**Given request:**
Copy each line below in which the string "that" occurs.
--- Dataset extract ---
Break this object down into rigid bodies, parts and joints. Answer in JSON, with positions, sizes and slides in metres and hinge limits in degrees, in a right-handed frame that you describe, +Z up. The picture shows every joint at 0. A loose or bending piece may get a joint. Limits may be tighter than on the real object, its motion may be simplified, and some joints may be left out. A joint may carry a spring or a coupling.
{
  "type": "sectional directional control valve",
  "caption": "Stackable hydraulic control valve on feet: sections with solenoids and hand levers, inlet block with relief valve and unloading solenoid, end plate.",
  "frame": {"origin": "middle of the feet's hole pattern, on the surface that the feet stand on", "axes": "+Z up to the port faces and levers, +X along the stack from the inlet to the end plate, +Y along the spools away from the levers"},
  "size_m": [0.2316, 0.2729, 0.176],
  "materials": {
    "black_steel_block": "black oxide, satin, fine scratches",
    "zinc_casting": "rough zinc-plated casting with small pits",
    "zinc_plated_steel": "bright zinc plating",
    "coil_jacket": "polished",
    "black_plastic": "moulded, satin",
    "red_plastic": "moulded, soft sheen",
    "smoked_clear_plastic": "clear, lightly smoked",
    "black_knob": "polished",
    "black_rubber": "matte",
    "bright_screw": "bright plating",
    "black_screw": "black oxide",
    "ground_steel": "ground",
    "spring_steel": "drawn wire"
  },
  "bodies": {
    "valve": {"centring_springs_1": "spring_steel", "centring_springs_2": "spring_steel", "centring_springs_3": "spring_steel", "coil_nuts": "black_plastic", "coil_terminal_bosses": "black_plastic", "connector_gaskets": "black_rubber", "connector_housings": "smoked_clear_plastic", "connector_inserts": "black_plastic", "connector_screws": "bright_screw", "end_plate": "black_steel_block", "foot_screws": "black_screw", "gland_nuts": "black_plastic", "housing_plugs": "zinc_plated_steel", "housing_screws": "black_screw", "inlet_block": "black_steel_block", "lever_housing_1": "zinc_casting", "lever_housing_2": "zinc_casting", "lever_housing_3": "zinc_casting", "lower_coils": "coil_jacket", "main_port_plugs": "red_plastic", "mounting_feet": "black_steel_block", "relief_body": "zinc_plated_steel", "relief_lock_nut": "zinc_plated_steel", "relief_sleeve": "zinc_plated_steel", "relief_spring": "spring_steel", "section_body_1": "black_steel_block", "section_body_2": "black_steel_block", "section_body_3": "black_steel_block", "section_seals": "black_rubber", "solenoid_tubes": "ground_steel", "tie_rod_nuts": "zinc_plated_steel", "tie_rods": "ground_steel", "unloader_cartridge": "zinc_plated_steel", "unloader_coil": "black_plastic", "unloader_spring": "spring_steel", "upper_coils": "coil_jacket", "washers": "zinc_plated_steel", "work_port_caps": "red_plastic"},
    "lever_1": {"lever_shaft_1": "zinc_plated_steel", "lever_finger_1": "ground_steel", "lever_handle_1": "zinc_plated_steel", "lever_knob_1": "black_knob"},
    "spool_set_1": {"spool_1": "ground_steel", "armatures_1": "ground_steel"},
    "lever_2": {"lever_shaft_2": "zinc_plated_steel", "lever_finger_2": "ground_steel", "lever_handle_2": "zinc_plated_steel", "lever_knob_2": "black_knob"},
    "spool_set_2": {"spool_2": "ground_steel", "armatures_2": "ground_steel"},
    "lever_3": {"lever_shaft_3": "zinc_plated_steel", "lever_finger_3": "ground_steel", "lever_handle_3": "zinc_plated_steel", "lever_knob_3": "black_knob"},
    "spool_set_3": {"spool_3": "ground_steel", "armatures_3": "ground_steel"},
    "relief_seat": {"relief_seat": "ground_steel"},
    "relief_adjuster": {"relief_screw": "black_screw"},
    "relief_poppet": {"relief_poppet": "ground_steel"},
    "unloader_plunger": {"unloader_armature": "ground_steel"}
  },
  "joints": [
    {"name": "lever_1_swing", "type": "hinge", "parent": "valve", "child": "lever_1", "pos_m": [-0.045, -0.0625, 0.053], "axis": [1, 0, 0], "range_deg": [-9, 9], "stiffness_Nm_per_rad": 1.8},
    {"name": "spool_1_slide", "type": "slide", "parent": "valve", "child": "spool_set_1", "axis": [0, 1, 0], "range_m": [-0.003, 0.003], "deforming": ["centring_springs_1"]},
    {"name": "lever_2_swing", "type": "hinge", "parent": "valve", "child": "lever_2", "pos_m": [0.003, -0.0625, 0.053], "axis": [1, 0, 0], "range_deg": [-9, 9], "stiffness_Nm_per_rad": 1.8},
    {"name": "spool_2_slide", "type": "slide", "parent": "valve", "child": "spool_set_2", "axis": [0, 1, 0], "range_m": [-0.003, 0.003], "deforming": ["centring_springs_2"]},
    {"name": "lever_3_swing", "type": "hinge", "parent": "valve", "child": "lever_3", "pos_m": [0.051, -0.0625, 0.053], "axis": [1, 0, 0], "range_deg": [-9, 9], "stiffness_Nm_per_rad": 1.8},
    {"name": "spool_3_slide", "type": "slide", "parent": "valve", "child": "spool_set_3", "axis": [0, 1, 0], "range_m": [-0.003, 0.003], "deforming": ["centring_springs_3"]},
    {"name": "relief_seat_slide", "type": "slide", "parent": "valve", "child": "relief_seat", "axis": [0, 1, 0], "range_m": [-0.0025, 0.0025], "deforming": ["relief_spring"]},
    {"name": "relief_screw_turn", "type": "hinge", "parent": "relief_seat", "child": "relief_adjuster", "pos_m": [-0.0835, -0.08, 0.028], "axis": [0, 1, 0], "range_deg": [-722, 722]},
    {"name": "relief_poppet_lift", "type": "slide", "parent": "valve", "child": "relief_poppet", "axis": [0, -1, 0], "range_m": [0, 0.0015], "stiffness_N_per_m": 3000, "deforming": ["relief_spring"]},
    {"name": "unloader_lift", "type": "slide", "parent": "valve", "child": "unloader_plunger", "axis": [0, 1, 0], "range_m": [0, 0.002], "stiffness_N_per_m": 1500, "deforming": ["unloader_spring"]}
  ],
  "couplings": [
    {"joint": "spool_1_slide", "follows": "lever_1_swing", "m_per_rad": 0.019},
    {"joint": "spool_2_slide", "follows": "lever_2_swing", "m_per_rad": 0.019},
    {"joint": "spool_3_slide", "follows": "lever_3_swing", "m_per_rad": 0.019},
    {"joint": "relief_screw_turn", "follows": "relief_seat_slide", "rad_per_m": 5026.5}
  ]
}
---
--- Dataset extract ---
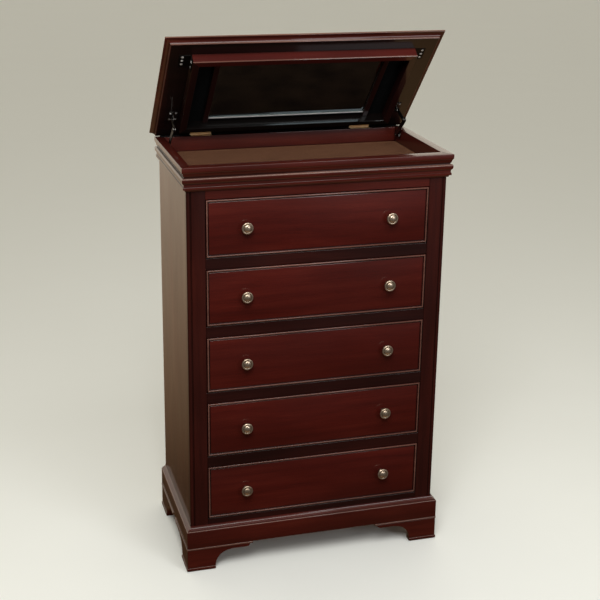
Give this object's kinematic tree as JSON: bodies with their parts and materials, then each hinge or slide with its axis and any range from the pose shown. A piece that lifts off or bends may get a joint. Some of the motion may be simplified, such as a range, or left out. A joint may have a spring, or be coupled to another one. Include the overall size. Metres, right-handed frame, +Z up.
---
--- Dataset extract ---
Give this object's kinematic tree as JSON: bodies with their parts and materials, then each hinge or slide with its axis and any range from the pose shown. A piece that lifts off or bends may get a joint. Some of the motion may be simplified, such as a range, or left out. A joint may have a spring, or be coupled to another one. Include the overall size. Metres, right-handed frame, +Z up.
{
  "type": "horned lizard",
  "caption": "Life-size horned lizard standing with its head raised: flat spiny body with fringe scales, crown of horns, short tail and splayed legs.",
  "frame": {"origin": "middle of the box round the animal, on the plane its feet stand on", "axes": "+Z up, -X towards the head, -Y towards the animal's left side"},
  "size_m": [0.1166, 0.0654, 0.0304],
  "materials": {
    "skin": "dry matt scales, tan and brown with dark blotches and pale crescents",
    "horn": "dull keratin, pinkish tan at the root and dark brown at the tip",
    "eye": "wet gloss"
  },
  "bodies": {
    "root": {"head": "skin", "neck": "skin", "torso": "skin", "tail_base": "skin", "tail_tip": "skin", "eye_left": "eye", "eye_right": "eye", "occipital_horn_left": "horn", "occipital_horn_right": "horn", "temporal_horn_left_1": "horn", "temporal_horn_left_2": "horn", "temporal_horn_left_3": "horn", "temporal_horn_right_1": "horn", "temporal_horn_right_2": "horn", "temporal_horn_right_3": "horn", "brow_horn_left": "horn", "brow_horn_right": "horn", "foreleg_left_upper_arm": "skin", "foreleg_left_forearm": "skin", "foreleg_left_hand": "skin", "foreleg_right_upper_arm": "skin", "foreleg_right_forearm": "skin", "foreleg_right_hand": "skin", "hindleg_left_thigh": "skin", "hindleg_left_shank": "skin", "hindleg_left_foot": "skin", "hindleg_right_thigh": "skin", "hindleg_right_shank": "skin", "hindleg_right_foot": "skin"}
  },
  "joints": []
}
---
**The completed task:**
Break this object down into rigid bodies, parts and joints. Answer in JSON, with positions, sizes and slides in metres and hinge limits in degrees, in a right-handed frame that you describe, +Z up. The picture shows every joint at 0. A loose or bending piece may get a joint. Limits may be tighter than on the real object, its motion may be simplified, and some joints may be left out. A joint may carry a spring or a coupling.
  "frame": {"origin": "middle of the feet's hole pattern, on the surface that the feet stand on", "axes": "+Z up to the port faces and levers, +X along the stack from the inlet to the end plate, +Y along the spools away from the levers"},
Give this object's kinematic tree as JSON: bodies with their parts and materials, then each hinge or slide with its axis and any range from the pose shown. A piece that lifts off or bends may get a joint. Some of the motion may be simplified, such as a range, or left out. A joint may have a spring, or be coupled to another one. Include the overall size. Metres, right-handed frame, +Z up.
Give this object's kinematic tree as JSON: bodies with their parts and materials, then each hinge or slide with its axis and any range from the pose shown. A piece that lifts off or bends may get a joint. Some of the motion may be simplified, such as a range, or left out. A joint may have a spring, or be coupled to another one. Include the overall size. Metres, right-handed frame, +Z up.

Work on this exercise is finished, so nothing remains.